Quechee Gorge. The gorge is accessible year-round via the Route 4 bridge view and via the state park trails, though the hiking trails are more challenging in winter and require traction devices (Microspikes or similar) on icy trail sections. The gorge itself looks dramatic in winter — icicles on the walls, snow-covered rim trails, the Ottauquechee dark and cold far below.

VINS Nature Center. Open year-round. The raptors don’t go anywhere in winter, and the center is less crowded than during summer. A good half-day option.

Comparing the Areas: Okemo vs. Woodstock/Quechee for Winter

This isn’t a competition — they’re different trips.

Choose Okemo if: You want a full ski mountain experience, you’re a serious skier, you have Epic Pass, you want groomed terrain at every ability level including expert, or your trip is primarily built around skiing.

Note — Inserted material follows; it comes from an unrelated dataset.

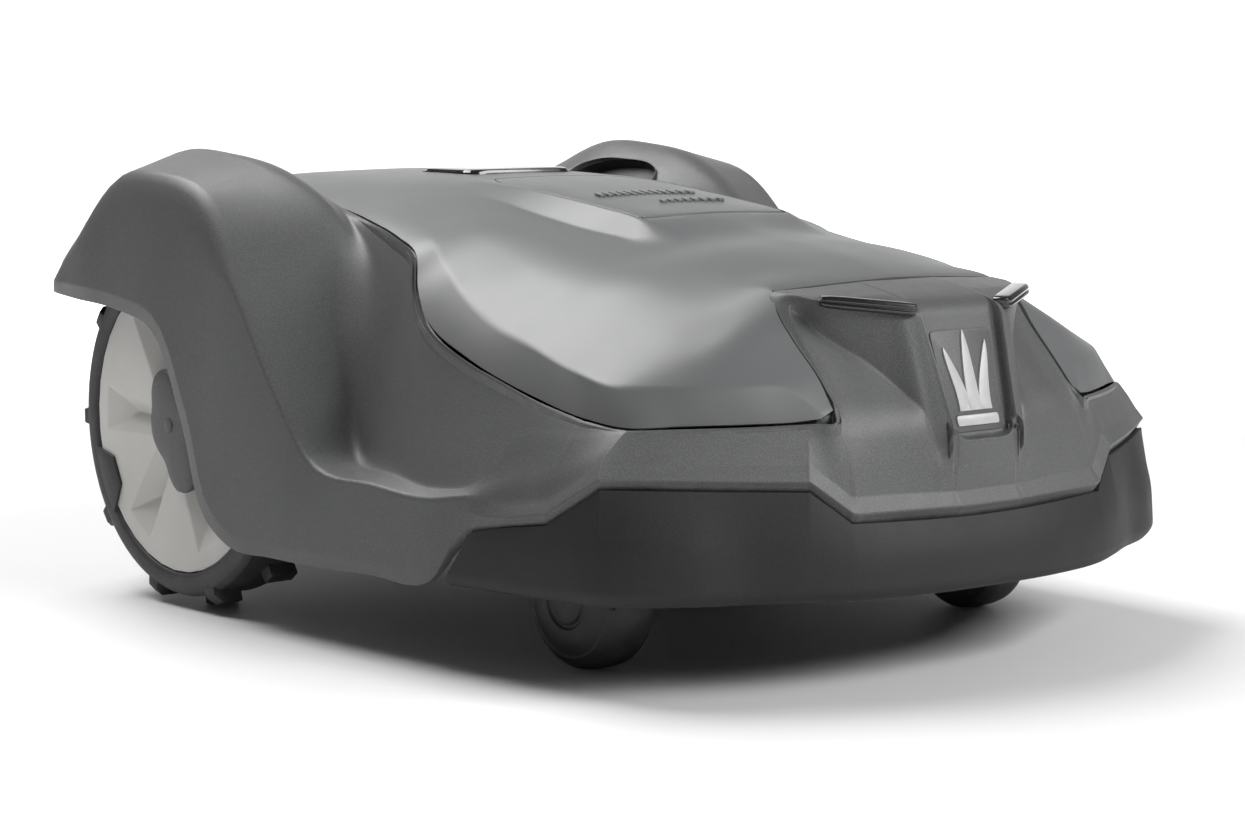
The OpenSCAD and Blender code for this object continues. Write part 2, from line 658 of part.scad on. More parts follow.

Choose the Woodstock/Quechee area if: You want a mix of downhill and Nordic skiing, you’re primarily interested in the Vermont village experience with skiing as a complement, you have non-skiers in your group, you want to walk to dinner from your rental rather than drive through ski resort parking, or budget is a meaningful consideration and you’d rather spend money on food and accommodations than lift tickets.

Many Vermont winter visitors don’t have to choose — Woodstock to Okemo is 45 minutes. You can have a day or two at Okemo and a day at Suicide Six or the Nordic Center within the same trip.

Planning a Winter Stay

The Woodstock Inn is fully equipped for winter guests, but vacation rental properties in the area are also excellent. Look for rentals within the village or within a few miles — you want to be close enough to walk to Woodstock’s restaurants and shops, especially after a day of skiing when driving is the last thing anyone wants to do.

Rental fireplaces and wood stoves are a meaningful amenity in this area for winter stays. A house with a fireplace and a well-stocked kitchen — close to a village with good restaurants for when you don’t want to cook — is the ideal winter rental setup in the Quechee-Woodstock area.